"As we know there is no HIV vaccine. The Americans had high hopes of developing one, but the three vaccines developed most recently all failed trials. The specialists from Vector said there is a hope for an effective vaccine," said a leading geneticist, Vladimir Shumny.
Vector stands for the Russian Virology and Biotechnology Research Centre. It is located at Novosibirsk in West Siberia.
The scientist added that it was difficult to develop an HIV vaccine as the virus was constantly mutating.

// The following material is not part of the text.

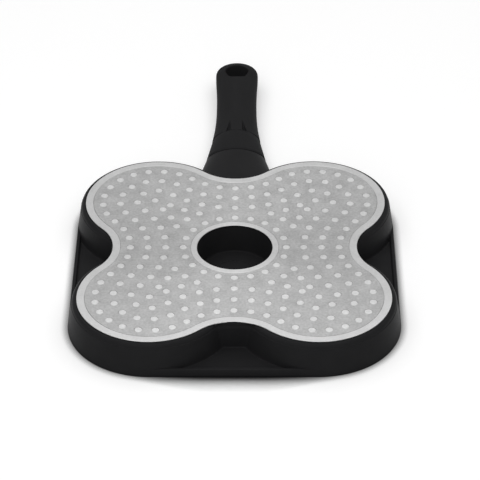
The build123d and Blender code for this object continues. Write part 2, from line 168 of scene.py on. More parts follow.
# Inside the handle: half width, half height and corner of what slides in, and of the room for it
TONGUE, TONGUE_TIP, TONGUE_ROOM = (12.0, 6.5, 3.0), (11.5, 6.0, 2.8), (12.3, 6.8, 3.3)
SPIGOT, SPIGOT_ROOM = (12.0, 5.5, 3.0), (12.3, 5.8, 3.3)
SPIGOT_LENGTH, SPIGOT_ROOM_LENGTH = 3.0, 3.3
TONGUE_EDGE = 0.5
INSERT_RADIUS = 4.6
INSERT_DEPTH = 18.0
SCREW_HOLE_RADIUS = 3.3
COLLAR_ROOM_DEPTH = 23.0


def linear(code):
    """Linear colour of an sRGB hex value."""
    parts = [int(code[i : i + 2], 16) / 255 for i in (1, 3, 5)]
    return [p / 12.92 if p <= 0.04045 else ((p + 0.055) / 1.055) ** 2.4 for p in parts] + [1.0]


def node(tree, kind, inputs=None, **settings):
    """Adds a node with its settings, and sets or links its inputs. A node as value is its first output."""
    new = tree.nodes.new(kind)
    for name, value in settings.items():
        setattr(new, name, value)
    for name, value in (inputs or {}).items():
        if isinstance(value, bpy.types.Node):
            value = value.outputs[0]
        if isinstance(value, bpy.types.NodeSocket):
            tree.links.new(value, new.inputs[name])
        else:
            new.inputs[name].default_value = value
    return new


def finish(name, colour, roughness, metallic=0.0, **sockets):
    """A material with uniform values, and what its pattern needs: its tree, its shader, and places in mm."""
    made = bpy.data.materials.new(name)
    made.use_nodes = True
    tree = made.node_tree
    shader = tree.nodes["Principled BSDF"]
    shader.inputs["Base Color"].default_value = linear(colour)
    shader.inputs["Roughness"].default_value = roughness
    shader.inputs["Metallic"].default_value = metallic
    for socket, value in sockets.items():
        shader.inputs[socket.replace("_", " ")].default_value = value
    place = node(tree, "ShaderNodeTexCoord").outputs["Object"]
    place = node(tree, "ShaderNodeMapping", {"Vector": place, "Scale": (1 / MM,) * 3})
    return made, tree, shader, place


def sprayed_ptfe():
    """Non-stick PTFE sprayed on die-cast aluminium: near-black and satin, with a faint orange peel.

    Its low refractive index keeps reflections weak, so the eye sees soft grey sheens and deep blacks.
    The peel is drawn at 0.9 mm, about what the real one has.
    """
    made, tree, shader, place = finish("sprayed_ptfe", "#232324", 0.42, IOR=1.36, Specular_IOR_Level=0.05)
    cloud = node(tree, "ShaderNodeTexNoise", {"Vector": place, "Scale": 1 / 14, "Detail": 3.0})
    peel = node(tree, "ShaderNodeTexNoise", {"Vector": place, "Scale": 1 / 0.9, "Detail": 3.0})
    shade = {0: cloud, 6: linear("#202021"), 7: linear("#262627")}
    mixed = node(tree, "ShaderNodeMix", shade, data_type="RGBA").outputs[2]
    gloss = {"Value": peel, "From Min": 0.3, "From Max": 0.7, "To Min": 0.36, "To Max": 0.48}
    tree.links.new(mixed, shader.inputs["Base Color"])
    tree.links.new(node(tree, "ShaderNodeMapRange", gloss).outputs[0], shader.inputs["Roughness"])
    relief = node(tree, "ShaderNodeBump", {"Height": peel, "Distance": 0.02 * MM})
    tree.links.new(relief.outputs[0], shader.inputs["Normal"])
    return made


def moulded_phenolic():
    """Compression-moulded black phenolic: satin from the fine sparking of its tool, with faint flow lines."""
    made, tree, shader, place = finish("moulded_phenolic", "#232324", 0.6, IOR=1.5, Specular_IOR_Level=0.03)
    stretched = node(tree, "ShaderNodeMapping", {"Vector": place, "Scale": (1.0, 0.25, 1.0)})
    flow = node(tree, "ShaderNodeTexNoise", {"Vector": stretched, "Scale": 1 / 9, "Detail": 2.0})
    grain = node(tree, "ShaderNodeTexNoise", {"Vector": place, "Scale": 1 / 0.5, "Detail": 2.0})
    shade = {0: flow, 6: linear("#202021"), 7: linear("#262627")}
    mixed = node(tree, "ShaderNodeMix", shade, data_type="RGBA").outputs[2]
    gloss = {"Value": grain, "From Min": 0.3, "From Max": 0.7, "To Min": 0.54, "To Max": 0.66}
    tree.links.new(mixed, shader.inputs["Base Color"])
    tree.links.new(node(tree, "ShaderNodeMapRange", gloss).outputs[0], shader.inputs["Roughness"])
    relief = node(tree, "ShaderNodeBump", {"Height": grain, "Distance": 0.015 * MM})
    tree.links.new(relief.outputs[0], shader.inputs["Normal"])
    return made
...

He also said that the polymorphous vaccine created by the research centre might help to effectively prevent HIV.
At the same time, Shumny claimed that lengthy legal procedures could complicate the vaccine's chances of passing the necessary medical trials, not to mention getting it registered with the appropriate authorities.
"The first phase of trials will take at least three years," he explained.
A researcher at Vector added that it was still too early to speak about the effectiveness of the vaccine, as the first phase of the trials had not started and its safety had not yet been proven.
A total of 37 HIV vaccines have been developed but none of them have been successful, she added.
The Russian government has allocated one billion roubles ($39 million) to develop a HIV vaccine.
At the end of 2005, 40.3 million people were HIV-infected worldwide, including 17.5 million women and 2.3 million children under the age of 15.